-------- Information given --------

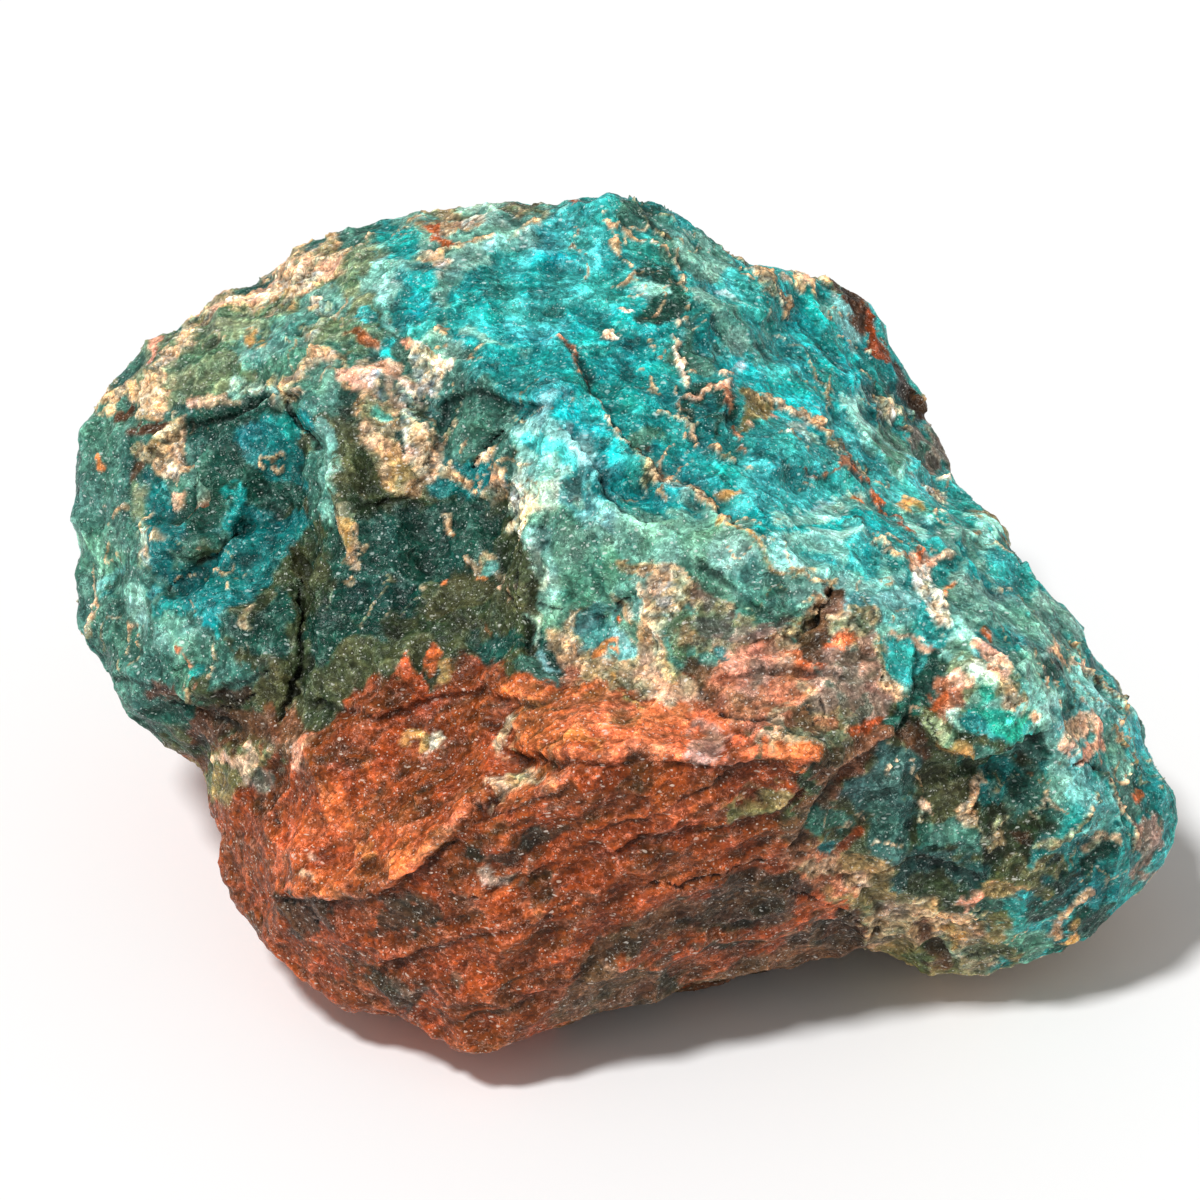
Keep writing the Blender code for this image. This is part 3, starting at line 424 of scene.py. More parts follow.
RIGHT_SLOPE = [
    ("sea_grey", 1.7, [(8, 32), (12, 27.6), (16, 24)]),
    ("aqua", 1.4, [(10.2, 33.4), (11.6, 32), (13.2, 30.6)]),
    ("ice", 0.4, [(10.4, 33.2), (11.4, 32.2), (12.4, 31.4)]),
    ("turquoise", 2.0, [(11.4, 25.8), (14, 25), (17.4, 23), (19.4, 21.4)]),
    ("aqua", 0.8, [(15, 25.6), (17.2, 24), (18.8, 22.6)]),
    ("ice", 0.5, [(12.2, 26.9), (12.8, 26.5)]),
    ("slate", 1.4, [(7.4, 28.8), (7.8, 27.4), (8, 25.2)]),
    ("deep_teal", 0.8, [(7.6, 29), (8, 27.8)]),
    ("bottle", 1.8, [(7.8, 20.6), (9, 20)]),
    ("deep_teal", 0.8, [(7.6, 20), (8.8, 19.2)]),
    ("olive", 1.4, [(12.8, 21), (14, 21.6), (13, 19.4)]),
    ("pink", 0.5, [(15.2, 21.3), (14.8, 21)]),
    ("teal", 2.1, [(15.6, 18.9), (18, 17.8), (17, 17), (19.6, 17)]),
    ("pale_mint", 0.9, [(17.4, 19.6), (19.4, 18.4)]),
    ("peach", 0.35, [(13.3, 19.1), (13.6, 18.9)]),
    ("gold", 0.4, [(10.2, 13.6), (11.2, 13.4)]),
    ("turquoise", 1.6, [(13, 10.4), (17, 9.8), (21, 9.4), (24.6, 8.4)]),
    ("ice", 0.9, [(15.6, 11.4), (18.6, 11.4), (21.6, 11.6)]),
    ("mint", 1.2, [(16, 10.8), (20, 10.8), (23.6, 11.4)]),
    ("pale_mint", 0.6, [(21.8, 12), (23, 11.9)]),
    ("orange", 0.35, [(22.3, 12), (22.9, 11.8)]),
    ("bottle", 0.7, [(23.2, 8.6), (23.5, 8.2)]),
    ("aqua", 2.4, [(24, 18.6), (26.6, 14.6), (29, 13)]),
    ("mint", 1.1, [(23, 22), (26, 18.6), (29, 15.6)]),
    ("mint", 1.3, [(28.6, 10.6), (29.8, 9.8)]),
    ("gold", 0.4, [(28.4, 11.6), (29.8, 11), (30.4, 10.6)]),
    ("peach", 0.8, [(29.4, 6.3), (30.3, 5.9), (31.2, 6)]),
    ("chalk", 1.3, [(30.6, 4.4), (31.3, 3), (32, 1.6), (32.6, 0.4)]),
    ("sea_grey", 1.6, [(33.4, 8), (35.4, 5.4), (34.6, 3)]),
    ("turquoise", 0.9, [(33.8, 6.8), (35.2, 5)]),
    ("mint", 0.7, [(34.8, 9.5), (35.8, 8.8), (36.5, 7.8)]),
    ("cream", 0.5, [(31.6, 12.7), (33, 12)]),
    ("dull_tan", 0.8, [(35.8, 10.3), (37, 9.8), (38, 8.8)]),
    ("orange", 0.3, [(33.8, 3.4), (34.2, 3)]),
    ("mint", 1.6, [(23, 4.4), (25.4, 3.4), (26.6, 4.6)]),
    ("pale_blue", 1.8, [(23.4, 1.4), (26.4, 1), (28.6, 2)]),
    ("mint", 0.7, [(26.2, 5.2), (27, 4), (26, 2.8)]),
    ("peach", 0.5, [(27.6, -1.3), (29.4, -1.8), (31, -2.6), (32, -3.2)]),
]

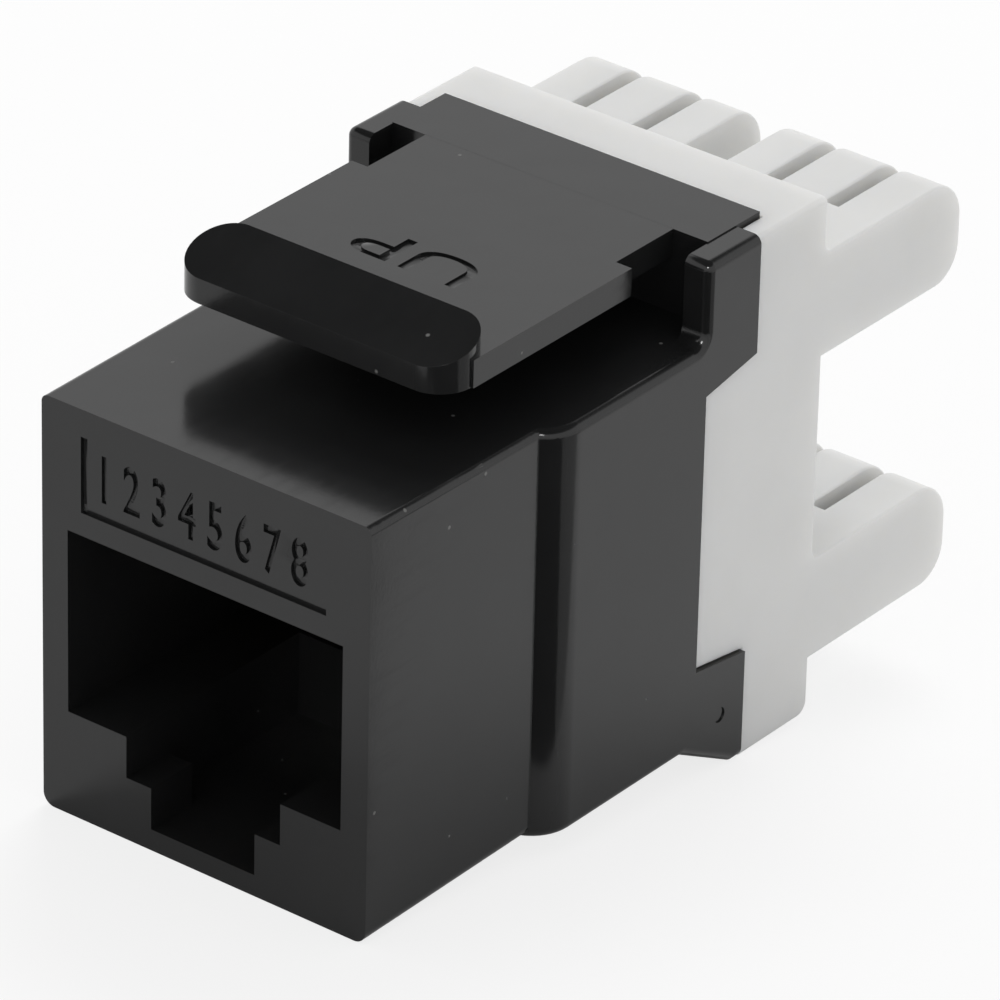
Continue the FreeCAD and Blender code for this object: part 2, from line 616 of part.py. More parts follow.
os.makedirs("parts", exist_ok=True)
for piece in pieces:
    piece.Shape.exportStep(f"parts/{piece.Label}.step")
    print(piece.Label, round(piece.Shape.Volume, 3))
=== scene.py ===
"""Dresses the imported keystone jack: moulded plastics, plated metals, engraved marks and a studio.

The jack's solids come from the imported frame. This script rounds the edges of the moulded
pieces, cuts the marks into them, gives each piece its finish, and sets floor, light and camera.
Positions are in metres in the row frame: X across the jack, Y from the plug port back, Z up.
"""

import logging
import math
from contextlib import contextmanager
from dataclasses import dataclass
from enum import Enum
from typing import Any, Iterable, Iterator, Mapping, Sequence

import bmesh
import bpy
import numpy as np
from mathutils import Matrix, Vector


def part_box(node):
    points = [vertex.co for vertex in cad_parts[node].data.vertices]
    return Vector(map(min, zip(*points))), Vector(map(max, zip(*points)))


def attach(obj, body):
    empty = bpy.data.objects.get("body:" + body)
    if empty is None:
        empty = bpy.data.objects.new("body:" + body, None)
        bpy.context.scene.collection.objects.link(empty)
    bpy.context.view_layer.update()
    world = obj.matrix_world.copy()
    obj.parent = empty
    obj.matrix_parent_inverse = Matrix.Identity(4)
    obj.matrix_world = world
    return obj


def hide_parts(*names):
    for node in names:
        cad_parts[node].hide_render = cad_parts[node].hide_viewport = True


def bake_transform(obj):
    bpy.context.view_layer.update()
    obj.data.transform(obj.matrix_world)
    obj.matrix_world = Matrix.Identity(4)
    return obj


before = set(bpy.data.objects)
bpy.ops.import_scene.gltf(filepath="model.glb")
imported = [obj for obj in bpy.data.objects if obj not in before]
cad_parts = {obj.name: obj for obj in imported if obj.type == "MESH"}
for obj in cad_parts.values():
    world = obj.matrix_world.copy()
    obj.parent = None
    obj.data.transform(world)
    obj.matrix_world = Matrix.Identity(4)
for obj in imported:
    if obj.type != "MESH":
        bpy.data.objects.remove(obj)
LOG = logging.getLogger("keystone_jack")
MM = 0.001
WHITE = (1.0, 1.0, 1.0, 1.0)

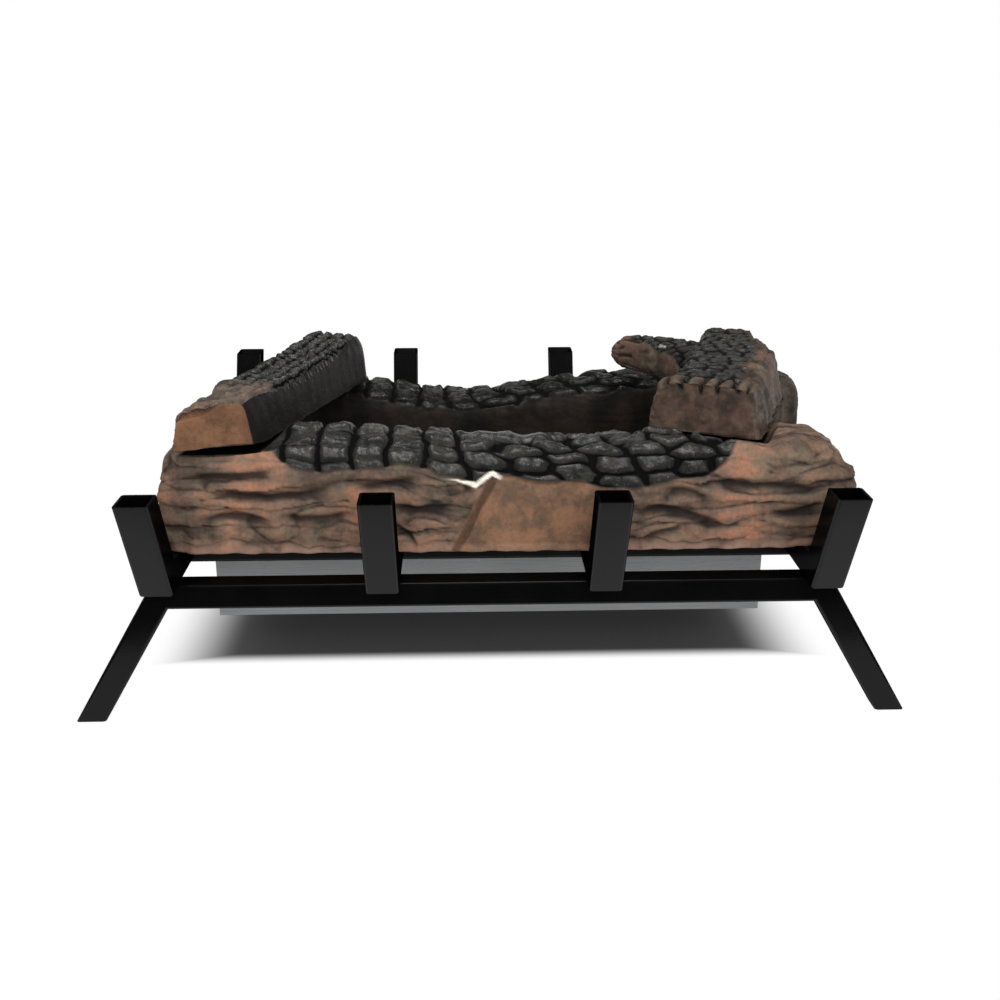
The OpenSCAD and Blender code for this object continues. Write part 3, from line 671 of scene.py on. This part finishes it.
rearLog = {
    "length": 584.0, "width": 88.0, "height": 57.0, "sag": (20.0, -20.0, 100.0), "endDrop": 9.0,
    "shift": 21.0, "power": 0.66, "undercut": 24.0, "lump": 1.6, "spacing": 1.6, "columns": 160,
    "endSteps": 14, "patternShift": 13.0, "charDepth": 5.0, "charRise": 1.4, "charEdge": (-11.0, -7.0),
    "fineBark": 1.0, "rolls": (13.0, 120.0),
}
rearLogY = grate["postInY"] - grate["postGap"] - rearLog["width"] / 2


def buildRearLog():
    p = rearLog
    _, rowX, k, low, high = lowerRows(p)
    # its left end drops and rises again at the very end
    high = high - p["endDrop"] / (1 + np.exp((rowX + 225) / 8))
    high = high + 2 * smooth(-238, -250, rowX) + 5 * smooth(-254, -268, rowX)
    points, normals, faces, around, leftEnd, rightEnd = lowerSkin(p, rearLogY, rowX, k, low, high)
    endFace = np.maximum(leftEnd, rightEnd)
    x, y, z = points.T
    wander = swirl(x, y, z, 41, 22)
    belowTop = np.interp(x, rowX, high) - z
    inside = smooth(-235, -222, x) * smooth(274, 262, x)
    char = smooth(*p["charEdge"], 5 * wander - belowTop) * (1 - endFace) * inside
    rolls = barkRolls(x, y, z, 51, *p["rolls"])
    main = smooth(0, 8, y - rearLogY) * barkRows(x + p["patternShift"], z - logBase)
    coal = cobbles(x + p["patternShift"], around, 47)
    barkDepth = relief["depth"] * main + p["fineBark"] * (1 - rolls)
    depth = mix(barkDepth, p["charDepth"] * (1 - coal) - p["charRise"], char)
    depth = depth * (1 - 0.6 * endFace) + endFace * (1 + swirl(y / 5, z / 40, x / 7, 49))
    height = mix((0.6 + 0.4 * rolls) * (1 - 0.6 * main), np.clip(coal, 0, 1), char)
    # both ends and the top of the left one are pale bare wood with streaks
    paleEnd = np.maximum(endFace, smooth(258, 264, x + 5 * swirl(0, y / 9, z / 9, 53)) * (1 - char))
    paleEnd = np.maximum(paleEnd, smooth(-236, -244, x) * smooth(14, 8, belowTop))
    height = mix(height, 0.66 + 0.45 * swirl(x / 4 + y / 4, z / 45, 0, 54), paleEnd)
    marks = {"relief": height, "char": char, "cut": paleEnd}
    return [(fitUnderTops(sinkLower(points, normals, depth)), *faces)], marks


# Top logs, which lie across the seats of the front and rear logs

seatCut = {"front": 13.0, "rear": 7.0}


def seatHalf(p, cutDepth):
    # half width of a log's section where its seat is cut flat
    b = (p["height"] + p["undercut"]) / 2
    q = 2 / p["power"]
    return p["width"] / 2 * (1 - ((b - cutDepth) / b) ** q) ** (1 / q)


frontSeat = logBase + frontLog["height"] - seatCut["front"]
rearSeat = logBase + rearLog["height"] - seatCut["rear"]
frontSeatY = frontLogY + seatHalf(frontLog, seatCut["front"])
rearSeatY = rearLogY + seatHalf(rearLog, seatCut["rear"])
topTilt = math.atan2(rearSeat - frontSeat, rearSeatY - frontSeatY)


def onSeats(points):
    # tilts a shape whose underside is at z = 0 and sets it on both seats
    x, y, z = points.T
    c, s = math.cos(topTilt), math.sin(topTilt)
    y = y - frontSeatY
    return np.stack([x, frontSeatY + y * c - z * s, frontSeat + grate["logGap"] + y * s + z * c], -1)


leftLog = {
    "length": 338.0, "width": 58.0, "height": 35.0, "turn": 10.0, "in": 44.5, "start": 0.66,
    "skew": -0.56, "slope": -0.08, "draft": 0.18, "power": 0.3, "lump": 0.5,
    "spacing": 1.25, "columns": 150, "endSteps": 26, "rise": 0.4, "rolls": (9.0, 34.0),
    "scale": (9.0, 14.0), "coal": {"wander": 0.5, "crack": 0.42, "tilt": 0.3, "fine": 0.13},
    "crackDepth": 3.8, "barkDepth": 4.2, "charStart": (66.0, 104.0),
    "ledge": ((-29, -15, -5, 4), (12.0, 8.0, 6.5, 2.0)),
    "hang": ((-29, -12, -3, 8, 29), (0.2, 0.2, -1.5, -2.3, -2.3)),
}
leftTurn = math.radians(90 - leftLog["turn"])
leftStart = (frontLog["shift"] - frontLog["length"] / 2 + leftLog["in"],
             frontLogY - leftLog["start"] * leftLog["width"])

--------

--- Short problem ---
Give back exactly the lines running from the line that contains "Continue the FreeCAD" through the line that contains "and a studio.", and nothing outside them.

--- Full output ---
Continue the FreeCAD and Blender code for this object: part 2, from line 616 of part.py. More parts follow.
os.makedirs("parts", exist_ok=True)
for piece in pieces:
    piece.Shape.exportStep(f"parts/{piece.Label}.step")
    print(piece.Label, round(piece.Shape.Volume, 3))
=== scene.py ===
"""Dresses the imported keystone jack: moulded plastics, plated metals, engraved marks and a studio.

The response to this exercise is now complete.